The long-awaited National Infrastructure Strategy is to be further delayed, and not released next week as expected, the BBC understands.
The detailed 30-year plan was to be published "alongside" the Budget, the government said at the Queen's Speech in December.
Three weeks ago, then chancellor Sajid Javid confirmed the timetable.
The strategy is seen as crucial to the government's plan to "level up" regional disparities.
The delay will allow the new chancellor, Rishi Sunak, to refocus the strategy, to reflect potentially larger resources available, and to incorporate the challenge of achieving "net zero" carbon emissions over the same 30-year timescale.

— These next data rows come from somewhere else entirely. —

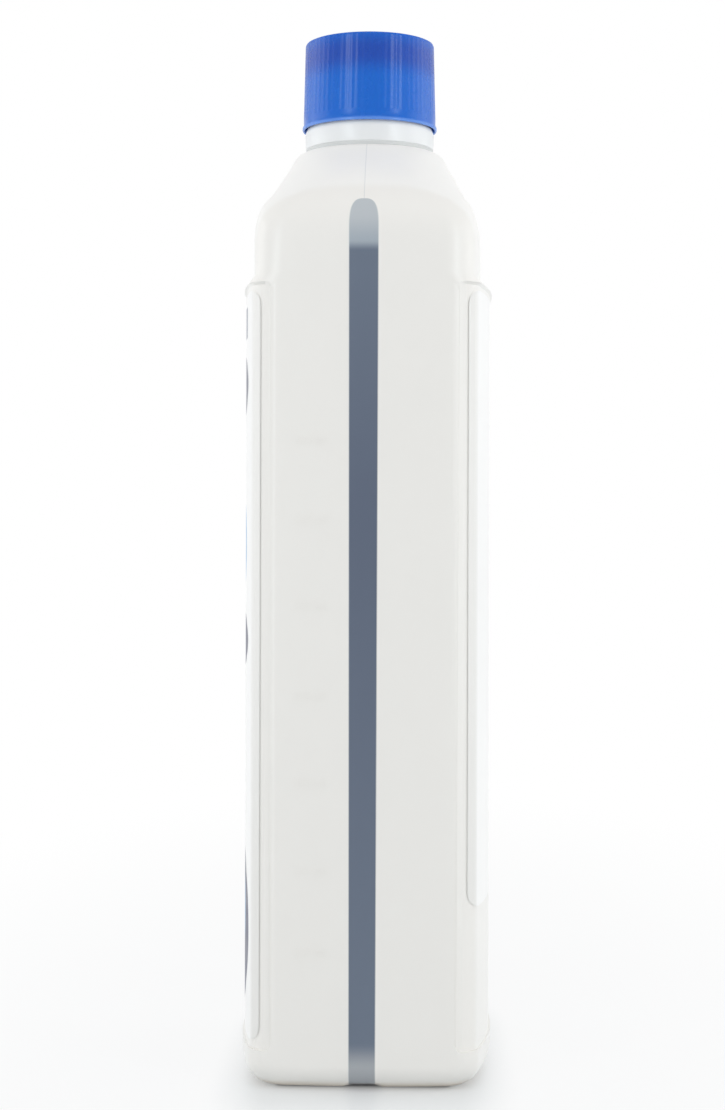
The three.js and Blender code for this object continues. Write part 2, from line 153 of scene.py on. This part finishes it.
# Generic art, each as shape, ink and place: bars by x0, x1, z0, z1, ovals by centre and radii
FRONT_ART = (
    ("bar", "slate", -0.030, 0.0245, 0.1905, 0.1985),
    ("oval", "navy", 0.0, 0.1785, 0.0278, 0.0098),
    ("oval", "sky", 0.0, 0.1375, 0.0235, 0.0150),
    ("oval", "white", -0.001, 0.1375, 0.0190, 0.0115),
    ("oval", "navy", 0.0, 0.1125, 0.0288, 0.0086),
    ("oval", "navy", 0.0, 0.0385, 0.0318, 0.0235),
    ("oval", "sky", -0.004, 0.0425, 0.0245, 0.0170),
    ("oval", "white", -0.007, 0.0455, 0.0200, 0.0125),
)
TEXT_X0 = -0.031
TEXT_X1 = 0.004
LINE_PITCH = 0.0052
LINE_H = 0.0016
UPPER_LINES = 9
UPPER_LINES_Z = 0.170
UPPER_SHORT_X1 = -0.012
LOWER_LINES = 5
LOWER_LINES_Z = 0.078
LOWER_INDENT = 0.009
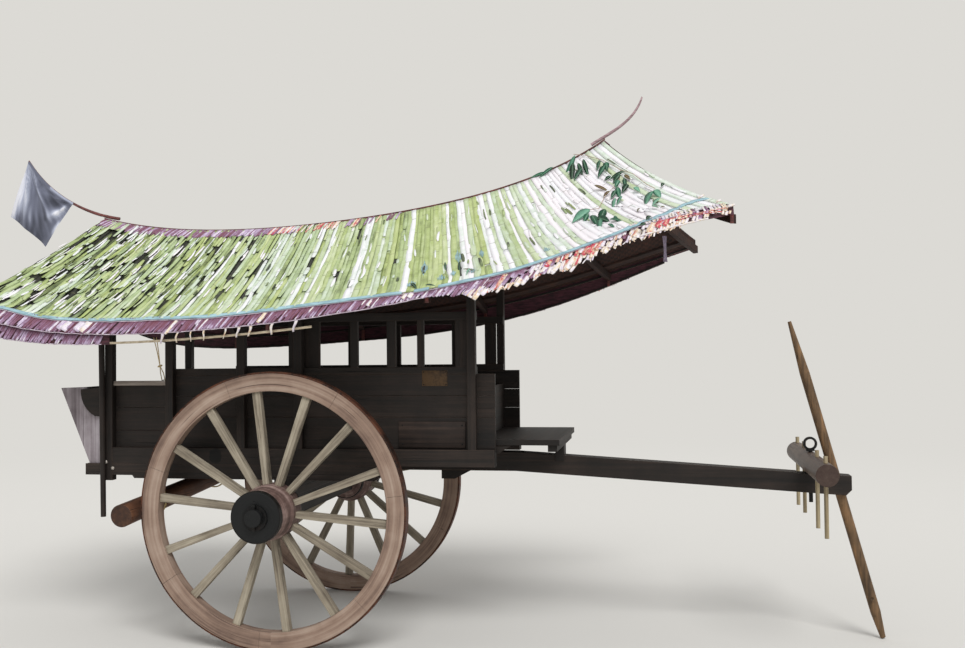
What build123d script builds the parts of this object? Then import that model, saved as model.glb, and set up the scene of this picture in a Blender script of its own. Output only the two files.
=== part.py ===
"""Two-wheeled bullock cart with a saddle-shaped roof, built as separate pieces.

X points forward along the draught pole, Y to the cart's left and Z up from the ground.
All heights are above the ground, and all X places are first measured from the axle.
"""
from build123d import *
from collections import namedtuple
import math
import os

os.makedirs("parts", exist_ok=True)

# Wheels
wheel_radius = 750
track = 1400
tyre_thickness = 10
tyre_width = 56
felloe_depth = 95
felloe_width = 64
felloe_count = 7
felloe_gap = 1.5
spoke_count = 14
spoke_at_nave = (34, 52)
spoke_at_rim = (45, 36)
spoke_offset = -15
foot_tenon = (22, 36, 45)
tongue = (22, 22, 35)
bore_radius = 47
nave_outer_end = -230
nave_inner_end = 130
nave_seat_radius = 148
nave_outer_radius = 130
nave_inner_radius = 112
band_thickness = 6
band_width = 34
wheel_turns = {"right": 5.5, "left": -11.2}

# Axle
axle_height = wheel_radius
axle_side = 110
axle_arm_radius = 45
axle_arm_end = 972
axle_beam_half = 545
washer_radius = 66
washer_thickness = 8
linchpin_radius = 7
linchpin_length = 130

# Bed
sill_outer = 520
sill_inner = 440
sill_bottom = 973
sill_top = 1065
bed_rear = -1090
bed_front = 1186
runner_tail = -1209
bolster_top = 900
joist_depth = 55
joist_width = 70
floor_thickness = 25
floor_planks = 8

# Side walls
post_side = 45
wall_outer = sill_outer - post_side
wall_inner = 450
rail_bottom = 1475
rail_top = 1514
head_bottom = 1770
head_top = 1815
cap_bottom = 1420
cap_top = 1446
plank_gap = 2

# Roof
roof_half_width = 850
skin_thickness = 30
lath_thickness = 14
lath_width = 35
rafter_depth = 45
rafter_width = 34
ridge_pole_side = 60
ridge_pole_drop = 70
cap_thickness = 5
cap_width = 39
plate_low_x = -517
plate_curve = 7.06e-5
plate_top = 1925
plate_depth = 62
ribbon_thickness = 6
band_reach = 45
stick_side = 9
peg_depth = 15
peg_half = 8
low_band_end = {"right": -850, "left": 2100}
low_stick_end = {"right": 290, "left": 2100}

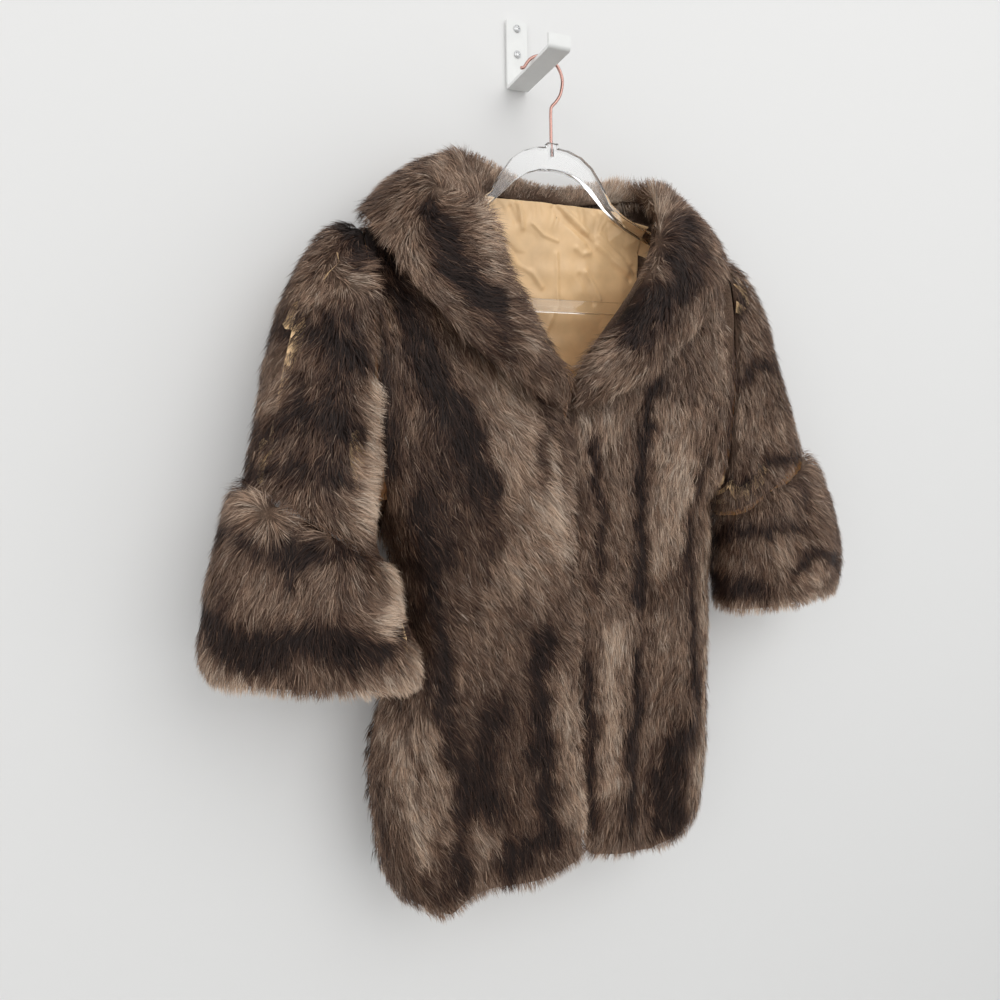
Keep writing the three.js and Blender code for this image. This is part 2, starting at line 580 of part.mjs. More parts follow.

Treasury sources say the overall ambition to make investments to "level up" the regions that also help meet commitments on climate change, remains and will be reflected in next week's Budget.
The strategy, which foresees spending of £100bn over this parliament, will contain vital funding projections for transport, local growth and digital infrastructure.
After the recent High Court ruling over Heathrow, which found expansion plans had failed to adequately account for policies on climate change, some experts say the government needs to look again at the impact of environmental policy within the provision of infrastructure. There has also been a debate about whether housing should be part of the plan.
The strategy is also the government's formal response to a now two-year-old National Infrastructure Assessment, which was the product of an impartial commission set up when David Cameron was prime minister. It should have been published last autumn.
Publication of the National Infrastructure Strategy should now be expected before May, sources have suggested to the BBC.
The Budget is still expected to include some green lights for high profile infrastructure projects, but the main move in this area will be to set the overall big numbers on capital spending. It is the infrastructure strategy and the Comprehensive Spending Review later this year that will determine the detailed policy.
Shadow chancellor John McDonnell said the delay to the strategy suggested there was "absolute chaos" in the government.
With the threat of climate change and "an economy at risk of recession" the UK needed large scale infrastructure spending to start immediately, he said.